I’m on the fence where to put the locality kind here…

Possible solutions:

• Scan syntax tree twice to insert needed lines
• Don’t make “compile_tree_to_c_code” return a string, but instead use it to put lines into a queue which can be manipulated.

Any ideas? Is there an off-the-shelf solution?

Olle

(Full code: escape-c/ast.ml at master · olleharstedt/escape-c · GitHub)

While it might be far from an optimal solution, you can pattern match on nested constructors, and use a wildcard for others, like so:

match term with
| Assignment (ty, id, New (struct_name, struct_init)) -> (* do something *)
| Assignment (ty, id, expr) -> (* do another thing *)

This lets you handle the specific case up-front instead of backtracking, but it can be hard to scale to a lot of cases. I’m still learning about compilers myself so I’m not totally sure what the best solution is but I hope this is a good stopgap!

That doesn’t scale well. Imagine the following line:

local points = [new Point {1, 2}, new Point {2, 3}];

which should evaluate to:

Point __p = {1, 2};
Point __p2 = {2, 3};
Point* points = [&__p, &__p2];

So each time the traversal stumbles upon a “new”, it has to know which implied locality to apply. So a state in the traversal…? Or there needs to be another traversal first to insert the correct locality into the tree.

Yeah it sounds like there’ll need to be some statefulness (not necessarily mutable though) - a map with bindings seems common when doing this sort of traversal in a type-checker at least (I still haven’t gotten around to codegen in my project, so I’m not all that familiar).

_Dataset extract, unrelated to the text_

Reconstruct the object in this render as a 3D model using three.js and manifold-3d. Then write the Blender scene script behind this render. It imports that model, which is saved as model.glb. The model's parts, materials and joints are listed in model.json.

Perhaps your recursive function could return both the string of code, and a map of bindings it made (or something similar)? That way your leaf nodes can tell their parents that there’s a value to do stuff with.

I know this is super vague but i’m still figuring this stuff out myself

Oh yeah, returning something more than a string might be an interesting take…

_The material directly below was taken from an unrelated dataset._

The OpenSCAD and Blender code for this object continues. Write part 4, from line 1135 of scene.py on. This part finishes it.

You can probably, just add an additional argument to you function which holds a list of visited nodes (so that you can go back, if there is need).

Also, zippers. But usually, that’s not very ergonomic

Or maybe put the strings into a tree that is rendered breadth first? Might give more control over the order.

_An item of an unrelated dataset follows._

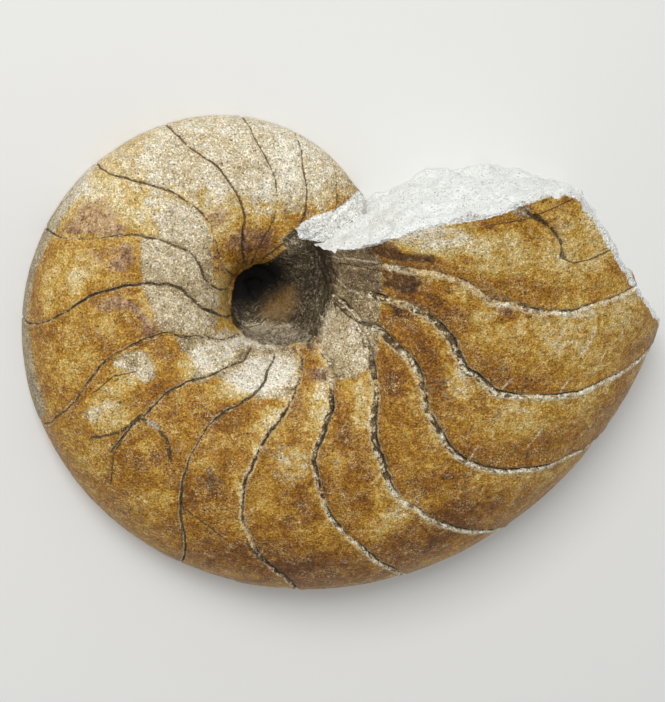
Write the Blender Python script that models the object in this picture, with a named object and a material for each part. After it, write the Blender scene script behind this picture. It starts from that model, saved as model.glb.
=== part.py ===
"""Half of a fossil nautilus: a coiled steinkern sawn through its median plane, lying on the sawn face.

The coil is one logarithmic spiral about +Z. It grows anticlockwise, and the sawn face is at Z = 0.
The body chamber's end is broken off along two rough faces, which stand almost upright.
"""

from math import cos, exp, pi, radians, sin

import bmesh
import bpy
from mathutils import Vector

NAME = "nautilus_half"
COLLECTION = "Fossil nautilus half"

# The coil. The venter is the outer edge of a whorl, and radii are measured from the coil's axis.
VENTER_RADIUS = 0.0540  # at the reference angle
REFERENCE_ANGLE = 180.0
GROWTH_PER_TURN = 3.55
# The section of a whorl, as shares of its venter radius.
HALF_WIDTH = 0.409  # from the sawn face up to the widest point of the flank
WIDEST_RADIUS = 0.474
WALL_FOOT_RADIUS = 0.130  # where the umbilical wall comes down to the median plane
FLANK_POWER = 2.5  # superellipse powers of the flank and of the umbilical wall
WALL_POWER = 2.4
SAWN_AWAY = 0.15  # how much of the other half is modelled before the saw cut, as a share of this half
FLANK_SEGMENTS = 12
WALL_SEGMENTS = 8

# The coil in stretches of less than a turn, from the newest to the oldest: the angles round the axis where each
# starts and ends, and its steps. Each one ends just inside the next newer one, so it is a little smaller.
STRETCHES = ((200.0, 410.0, 56), (-145.0, 205.0, 84), (-490.0, -140.0, 32))
SHRINK = 0.998

# The sutures: each is named by the angle of its saddle, which lies at the widest part of the flank.
SUTURE_ANGLES = (46, 64, 83, 104, 127, 148, 170, 194, 218, 240, 261.5, 282.5, 302, 320.5, 339.5, 359.5)
SUTURE_SPAN = (0.02, 0.84)  # from the venter towards the foot of the umbilical wall
SUTURE_SADDLE = 0.46
VENTER_LEAD = 16.0  # degrees by which a suture runs ahead of its saddle at the venter
WALL_LEAD = 125.0
SUTURE_STEPS = 14
SUTURE_GROOVE = 0.0007

# The matrix that fills the bottom of the umbilicus.
PLUG_RADIUS = 0.0040
PLUG_HEIGHT = 0.0020

# The broken end, in millimetres: the line of the break on the sawn face, and that line high up on the flank.
BREAK_FOOT_MM = ((2, 8), (12, 12.5), (26, 18.3), (36, 23.4), (46, 26.7), (57, 26.7), (71, 24.5), (79, 21.5),
                 (83, 16), (87, 8), (92, 0), (95.5, -6), (99, -12.5), (112, -20))
BREAK_TOP_MM = ((4, 9), (11, 11.6), (18, 14.8), (25, 18.2), (34, 20.4), (44, 21.8), (53, 24.6), (60, 26.4),
                (65, 24.8), (72, 14.5), (79, 4), (88, -5.2), (91, -7), (104, -14))
BREAK_TOP_HEIGHT = 0.045
OUTSIDE_MM = ((128, 110), (2, 110))  # far corners of the broken-off piece, clear of the coil

BREAK_CUTTER_HEIGHTS = (-0.010, 0.056)  # past the saw cut and past the top of the flank

SAW_SIZE = 0.40
FOSSIL_COLOUR = (0.47, 0.29, 0.11, 1.0)
FOSSIL_ROUGHNESS = 0.55
SHARP_ANGLE = 25.0


def clear_scene():
    for obj in list(bpy.data.objects):
        bpy.data.objects.remove(obj, do_unlink=True)


def new_collection(name):
    collection = bpy.data.collections.new(name)
    bpy.context.scene.collection.children.link(collection)
    return collection


def object_from(bm, name, collection):
    """The bmesh as an object of its own, facing out."""
    bmesh.ops.recalc_face_normals(bm, faces=bm.faces)
    mesh = bpy.data.meshes.new(name)
    bm.to_mesh(mesh)
    bm.free()
    obj = bpy.data.objects.new(name, mesh)
    collection.objects.link(obj)
    return obj


def loft(bm, rings):
    """A closed skin through rings of points that match one to one, capped at both ends."""
    rings = [[bm.verts.new(point) for point in ring] for ring in rings]
    for ring, after in zip(rings, rings[1:]):
        for i, vert in enumerate(ring):
            bm.faces.new((vert, after[i], after[i - 1], ring[i - 1]))
    bm.faces.new(rings[0])
    bm.faces.new(rings[-1])


def section_point(share):
    """(radius, height) on a section whose venter radius is 1. The share goes from 0 at the venter to 1 at the foot."""
    turn = pi * share
    if share <= 0.5:
        reach, power = 1.0 - WIDEST_RADIUS, FLANK_POWER
    else:
        reach, power = WALL_FOOT_RADIUS - WIDEST_RADIUS, WALL_POWER
    return WIDEST_RADIUS + reach * abs(cos(turn)) ** (2.0 / power), HALF_WIDTH * abs(sin(turn)) ** (2.0 / power)


def on_coil(angle, radius, height):
    """The point that a section's (radius, height) takes at an angle along the coil."""
    size = VENTER_RADIUS * GROWTH_PER_TURN ** ((angle - REFERENCE_ANGLE) / 360.0)
    along = radians(angle)
    return Vector((size * radius * cos(along), size * radius * sin(along), size * height))


def section_outline():
    """The section's closed outline. No point lies on the median plane, where the saw cuts."""
    shares = [0.5 * i / FLANK_SEGMENTS for i in range(1, FLANK_SEGMENTS)]
    shares += [0.5 + 0.5 * i / WALL_SEGMENTS for i in range(WALL_SEGMENTS)]
    below = -SAWN_AWAY * HALF_WIDTH
    return [(1.0, below)] + [section_point(share) for share in shares] + [(WALL_FOOT_RADIUS, below)]


def whorl(name, stretch, size, collection):
    start, end, steps = stretch
    bm = bmesh.new()
    outline = section_outline()
    angles = [start + (end - start) * i / steps for i in range(steps + 1)]
    loft(bm, [[size * on_coil(angle, *point) for point in outline] for angle in angles])
    return object_from(bm, name, collection)


def suture_angle(saddle, share):
    """Where a suture lies at a share of the section, in degrees along the coil."""
    if share < SUTURE_SADDLE:
        return saddle + VENTER_LEAD * (1.0 - exp(-(((SUTURE_SADDLE - share) / 0.2) ** 2)))
    past = share - SUTURE_SADDLE
    return saddle + WALL_LEAD * past**2 / (past + 0.08)


def suture_cutter(collection):
    """A square rod bent along every suture, half of it sunk in the surface."""
    curve = bpy.data.curves.new("suture lines", "CURVE")
    curve.dimensions = "3D"
    curve.bevel_depth = SUTURE_GROOVE
    curve.bevel_resolution = 0
    curve.use_fill_caps = True
    start, end = SUTURE_SPAN
    for saddle in SUTURE_ANGLES:
        spline = curve.splines.new("POLY")
        spline.points.add(SUTURE_STEPS - 1)
        for i, point in enumerate(spline.points):
            share = start + (end - start) * i / (SUTURE_STEPS - 1)
            point.co = (*on_coil(suture_angle(saddle, share), *section_point(share)), 1.0)
    lines = bpy.data.objects.new("suture lines", curve)
    collection.objects.link(lines)
    bm = bmesh.new()
    mesh = bpy.data.meshes.new_from_object(lines)
    bm.from_mesh(mesh)
    bpy.data.meshes.remove(mesh)
    bpy.data.objects.remove(lines)
    bmesh.ops.remove_doubles(bm, verts=bm.verts, dist=1e-6)
    return object_from(bm, "sutures", collection)


def umbilical_plug(collection):
    """The low dome of matrix on the coil's axis."""
    bm = bmesh.new()
    bmesh.ops.create_uvsphere(bm, u_segments=24, v_segments=12, radius=1.0)
    bmesh.ops.scale(bm, vec=(PLUG_RADIUS, PLUG_RADIUS, PLUG_HEIGHT), verts=bm.verts)
    return object_from(bm, "umbilical plug", collection)


def break_cutter(collection):
    """The end that is broken off, from below the sawn face to above the flank."""
    bm = bmesh.new()
    rings = []
    for height in BREAK_CUTTER_HEIGHTS:
        share = height / BREAK_TOP_HEIGHT
        line = [Vector(foot).lerp(Vector(top), share) for foot, top in zip(BREAK_FOOT_MM, BREAK_TOP_MM)]
        line += [Vector(corner) for corner in OUTSIDE_MM]
        rings.append([(x / 1000.0, y / 1000.0, height) for x, y in line])
    loft(bm, rings)
    return object_from(bm, "broken-off end", collection)


def saw_cutter(collection):
    """Everything below the median plane."""
    bm = bmesh.new()
    bmesh.ops.create_cube(bm, size=SAW_SIZE)
    bmesh.ops.translate(bm, vec=(0.0, 0.0, -0.5 * SAW_SIZE), verts=bm.verts)
    return object_from(bm, "saw", collection)


def boolean(obj, other, operation):
    modifier = obj.modifiers.new(f"{operation.lower()} {other.name}", "BOOLEAN")
    modifier.operation = operation
    modifier.object = other
    modifier.solver = "EXACT"
    other.hide_render = True
    other.display_type = "WIRE"


def fossil_material():
    material = bpy.data.materials.new("amber fossil limestone")
    material.use_nodes = True
    shader = material.node_tree.nodes["Principled BSDF"]
    shader.inputs["Base Color"].default_value = FOSSIL_COLOUR
    shader.inputs["Roughness"].default_value = FOSSIL_ROUGHNESS
    shader.inputs["Metallic"].default_value = 0.0
    return material


def main():
    clear_scene()
    parts = new_collection(COLLECTION)
    cutters = new_collection("Cutters")

    fossil = whorl(NAME, STRETCHES[0], 1.0, parts)
    boolean(fossil, break_cutter(cutters), "DIFFERENCE")
    for age, stretch in enumerate(STRETCHES[1:], start=1):
        boolean(fossil, whorl(f"earlier whorl {age}", stretch, SHRINK**age, cutters), "UNION")
    boolean(fossil, umbilical_plug(cutters), "UNION")
    boolean(fossil, suture_cutter(cutters), "DIFFERENCE")
    boolean(fossil, saw_cutter(cutters), "DIFFERENCE")
    fossil.data.materials.append(fossil_material())
    fossil.data.shade_smooth()
    fossil.data.set_sharp_from_angle(angle=radians(SHARP_ANGLE))


main()
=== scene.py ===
"""The looks of a fossil nautilus half: a coiled stone cast with sutures, a broken end and a sawn face.

The coil is charted flat first, with one row of points along each suture and more rows between them, and one
column for each place round a whorl's section. Geometry Nodes bend the chart into the coil. The broken end
and the sawn face are then cut. Three finishes dress the one piece: weathered stone, a fresh break and a
polished saw cut.
"""

from math import pi, radians

import bmesh
import bpy
import numpy as np
from mathutils import Matrix, Vector


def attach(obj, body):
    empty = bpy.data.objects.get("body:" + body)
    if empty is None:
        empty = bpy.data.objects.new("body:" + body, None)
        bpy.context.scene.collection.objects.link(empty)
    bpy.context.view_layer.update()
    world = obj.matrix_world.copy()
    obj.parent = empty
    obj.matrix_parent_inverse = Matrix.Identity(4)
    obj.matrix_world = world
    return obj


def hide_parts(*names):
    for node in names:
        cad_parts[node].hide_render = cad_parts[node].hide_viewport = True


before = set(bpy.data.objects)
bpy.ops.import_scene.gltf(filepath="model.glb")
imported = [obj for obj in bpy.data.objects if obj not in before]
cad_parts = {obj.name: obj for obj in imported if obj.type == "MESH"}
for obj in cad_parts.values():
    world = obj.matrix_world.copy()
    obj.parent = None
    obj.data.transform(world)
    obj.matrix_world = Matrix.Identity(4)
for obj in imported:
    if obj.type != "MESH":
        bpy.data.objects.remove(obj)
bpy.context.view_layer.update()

MM = 0.001  # metres

# The coil, as the construction has it. Lengths are in millimetres and angles in degrees.
VENTER_RADIUS = 54.0  # at the reference angle
REFERENCE_ANGLE = 180.0
GROWTH_PER_TURN = 3.55
HALF_WIDTH = 0.409
WIDEST_RADIUS = 0.474
WALL_FOOT_RADIUS = 0.130
FLANK_POWER = 2.5
WALL_POWER = 2.4

# Each suture: the angle and the share of its saddle, how many degrees it leads at the venter and down the
# umbilical wall, the share over which the wall lead builds up, and how strongly it shows. A share runs from
# 0 at the venter to 1 at the foot of the umbilical wall.
SUTURES = (
    (46, 0.44, 13, 34, 0.25, 0.62),
    (62, 0.51, 13, 36, 0.25, 0.8),
    (82, 0.49, 12, 34, 0.26, 0.85),
    (104, 0.50, 14, 15, 0.15, 0.95),
    (127, 0.49, 14, 29, 0.24, 1.0),
    (148, 0.52, 15, 30, 0.21, 0.9),
    (169, 0.51, 17, 99, 0.49, 1.1),
    (194, 0.51, 16, 106, 0.51, 1.15),
    (219, 0.50, 5, 66, 0.39, 0.8),
    (240, 0.49, 13, 46, 0.27, 1.0),
    (260, 0.45, 17, 88, 0.49, 0.9),
    (283, 0.49, 13, 40, 0.21, 1.0),
    (302, 0.46, 13, 78, 0.36, 1.0),
    (320, 0.45, 17, 31, 0.17, 1.1),
    (339, 0.47, 13, 29, 0.14, 1.1),
    (359, 0.45, 8, 28, 0.19, 0.8),
)
EARLY_SPACING = 19.0  # between the sutures of the inner whorls
EARLY_SHAPE = (0.48, 13, 34, 0.25, 0.7)
EARLIEST_SUTURE = -460.0
VENTER_SPREAD = 0.20  # the share over which the venter lead builds up
WALL_RISE = 1.6  # how suddenly the wall lead builds up
LEAST_GAP = 4.0  # degrees kept between neighbouring sutures
OUTER_ENDS = {219: 0.30}  # sutures that stop short of the venter, and the share where they do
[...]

[I could be wildly mistaken here, but] This smells like some sort of “give names to subexpressions and then translate” problem? That is to say, you want to first do a sort of flattening of the complex expressions, so that each expression is a simple function-call, with arguments that are themselves only values or variables? Felleisen & Sabry call this “A-Translation”, and this general idea of “name nontrivial subexpressions and flatten them so that they are sequentially laid-out” is often useful as part of converting to some simpler language. You could implement this by iteratively rewriting your program, e.g.

local t = new Tree { new Tree { new Tree { new Leaf { 1}, new Leaf {2} }, 
                                                  new Leaf { 3} } ,
                                new Leaf { 4 } }

The outermost rewrite gives

local t1 = new Tree { new Tree { new Leaf { 1}, new Leaf {2} }, new Leaf { 3} }
local t2 = new Leaf { 4 }
local t = new Tree { t1 , t2 }

and then the next rewrite start at the earliest term that was modified, giving

local t3 = new Tree { new Leaf { 1}, new Leaf {2} }
local t4 = new Leaf { 3}
local t1 = new Tree { t3, t4 }
local t2 = new Leaf { 4 }
local t = new Tree { t1 , t2 }

and so on. The idea that your language should be capable of naming all intermediate expressions (or you’ll need to add that capability), and then you do all the rewriting in-language, only converting to C after you’ve got things in a sufficiently explicit form.

Did some testing, and feel like a second pass would be easiest. This is a toy example for a syntax tree with only two nodes: assignment and stack_alloc:

type stmt = Assignment | Stack_alloc

let rec insert_stack_alloc (stmts : stmt list) = match stmts with
    | [] -> []
    (** TODO: Needs guard to check for New expressions, and a function to
              fetch all those expression *)
    | Assignment::tail -> Stack_alloc :: Assignment :: insert_stack_alloc tail
    | Stack_alloc::_ -> failwith "Shouldn't visit Stack_alloc in this pass"

Instead of rewinding just do not emit prematurely The common technique, used in AST folding, is maintaining a stack for keeping a partially ready example and emitting the code once it is ready. The stack, basically, is a reverse polish notation (RPN) of your currently visited expression. This is a common technique used in uplifting from lower to higher-level languages, e.g., in decompilers and other lifters.

Cool, thanks! Didn’t know. A stack makes sense.